Als 1971 Stanley Kubrick den Popkultur-Gewaltschocker „Clockwork Orange“ herausbrachte, ließ er Beethovens Neunte mit einem der frühen Synthesizer spielen. Schrecklich verzerrt – aber Beethovens musikalische Qualität überstand auch dies. Und der Witz des Films (nach dem Roman von Anthony Burgess) besteht ja auch darin, dass die Hauptperson, der gewaltbesessene Hooligan Alex, ausgerechnet ein Beethoven-Fan ist – er spricht immer vom „göttlichen Ludwig van“. Als Alex dann durch eine fragwürdige Behandlung „geheilt“ wird, passiert leider der Fehler, dass er nicht nur bei Gewalt körperliche Schmerzen bekommt, sondern auch beim Musikhören. Erst nachdem er von dieser Behandlung geheilt wird, kann er wieder angstfrei Beethoven hören – und seine Gewaltfantasien abrufen. Wir sehen: Beethovens Musik muss immer wieder aufs Neue erarbeitet werden, ein endgültiges Beethoven-Bild wird sich nie einstellen. Denn sogar seine Vereinnahmung als Protagonist der Aufklärung und der Menschenrechte ist es wert, hinterfragt zu werden.
Kein einfacher Charakter
Mit einer unglücklichen Kindheit und dem Manko, dass er schon früh sein Gehör einbüßte, kann man seine Schaffenskraft auch als Beweis sehen, was ein Mensch trotz schwerer Behinderung schaffen kann. Denn Beethoven war als Musiker verständlicherweise todunglücklich, als er mitbekam, dass er taub wurde. Einige der größten Werke der Musikgeschichte konnte ihr Schöpfer niemals hören und somit überprüfen.
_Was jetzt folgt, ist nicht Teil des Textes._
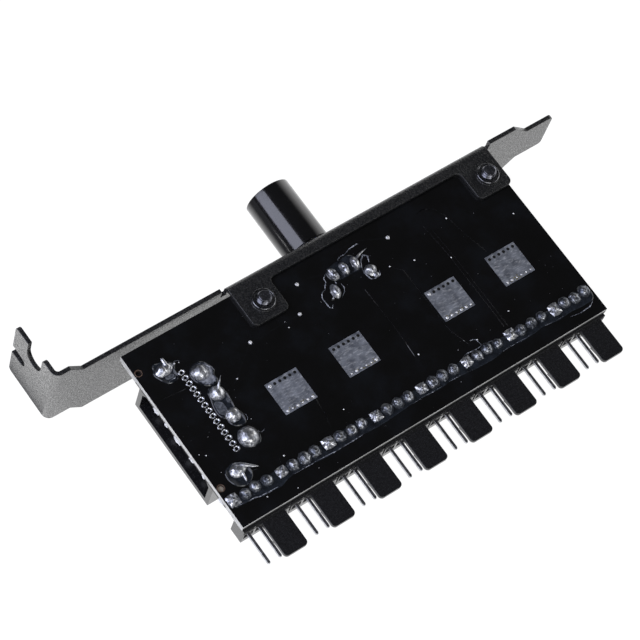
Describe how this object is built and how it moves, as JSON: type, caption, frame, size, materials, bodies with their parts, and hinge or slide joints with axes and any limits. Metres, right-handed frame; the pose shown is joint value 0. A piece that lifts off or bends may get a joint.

Dem komplexen Bild des Komponisten trägt in gewisser Weise auch Wien im Beethoven-Jahr 2020 Rechnung, denn es gibt keine großen Beethoven-Events, sondern viele kleine – wohl wissend, dass in Wien Beethoven jedes Jahr Saison hat. Es ist ja auch faszinierend, dass die sogenannte klassische Musik ausgerechnet im konservativen kaiserlichen Wien entstand und hier mit Joseph Haydn, Wolfgang Amadeus Mozart, Franz Schubert und eben Ludwig van Beethoven ihren Höhepunkt erfuhr. Bedeutende Philosophen und Schriftsteller dieser Zeit wirkten woanders, auch die Revolutionen fanden anderswo statt – aber Wien wurde in dieser Umbruchsepoche das Zentrum der abendländischen Musik und kann sich seither als die Welthauptstadt der Musik rühmen. Denn immerhin konnte Beethoven als Komponist in Wien auch ohne die Unterstützung des Hofes ganz gut leben. Es muss sie also gegeben haben, die musikbegeisterten Mäzene, die die Qualität dieses Künstlers erkannt haben.
Beethoven-Jahr
Das Spektakulärste im Wiener Beethoven-Jahr 2020, das von Susanne Schicker koordiniert wird, war wahrscheinlich der „Fidelio“ im Theater an der Wien, den Oscar-Gewinner Christoph Waltz inszenierte. Die einzige Oper von Ludwig van Beethoven wurde am Uraufführungsort Theater an der Wien dank des großen Einsatzes und Engagements aller Beteiligten während der Proben aufgezeichnet und im ORF gezeigt. Von Ostermontag bis 2. Mai war sie auf ARTE zu sehen. Es spielten die Wiener Symphoniker unter der musikalischen Leitung von Manfred Honeck. Das spektakuläre Bühnenbild stammte vom amerikanisch-deutschen Architekturbüro Barkow Leibinger, die Kostüme von Judith Holste und das Lichtdesign von Henry Braham.
Die Wiener Staatsoper brachte schon am 1. Februar den „Fidelio“ in der Urfassung – mit Tomáš Netopil am Pult und unter der Regie von Amélie Niermeyer.